Proof that we are all individuals, etc, etc. I unabashedly love Avatar. :stuck_out_tongue:

:+1:

Definitely agreed. Given how taken people were with it at its release, it was amazing just how quickly it vanished from the public consciousness. As already noted, I suspect it was a matter of it being visually breathtaking, while not actually being a great movie.

It likely didn’t help that the sequels, which were announced soon after the original movie’s release in 2009, are still in production, and the first of the sequels is still not planned until late 2022.

An Avatar-based attraction opened at Disney World in Florida in 2017 (eight years after the movie), though I don’t know how popular of an attraction it is.

We watched 5-0 every year religiously, All 12 seasons!* I remember TV Guide every year giving its predictions for the new season and returning shows. “Hawaii 5-0 is tired”, they’d say, every year, from about season 6 or 7 on.
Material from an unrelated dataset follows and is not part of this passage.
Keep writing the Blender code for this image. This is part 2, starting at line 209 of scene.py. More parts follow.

We didn’t know what they were talking about.

We’ve been watching some random season 4-8 episodes, and many hold up.

I can’t believe that abomination of a reboot is up to its tenth season already!

* Yet, somehow, to this day, I’ve never seen the episode where [SPOILER ALERT] Chin Ho Kelly is killed. I had a conflict the day it was first broadcast, and still haven’t seen it.
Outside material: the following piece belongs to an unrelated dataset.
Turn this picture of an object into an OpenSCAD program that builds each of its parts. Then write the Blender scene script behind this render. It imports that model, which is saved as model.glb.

I agree with you. The second half of the series was good but a bit uneven. I think the departures of Kono and Ben hurt the show too.

Indeed. Quite surprised people mentioned Avatar since the only thing iconic about it is the visuals (I made sure to see it in IMAX 3D which was jaw on the floor level incredible visuals). Most people clowned on the story at the time - live action Ferngully was mentioned a bunch.

Even back then (and I think I saw it three times in the theater), I called it “Dances With Aliens.”

Its a Wonderful Life, instead of showing George unrealistically as the one man who could make a difference by staying and saving the town, better a realistic depiction of what he’d become if he had been able to leave for a life of foreign adventure: dead with his trousers around his ankles, rats chewing his penis and cheeks in an alley in Havana or Singapore.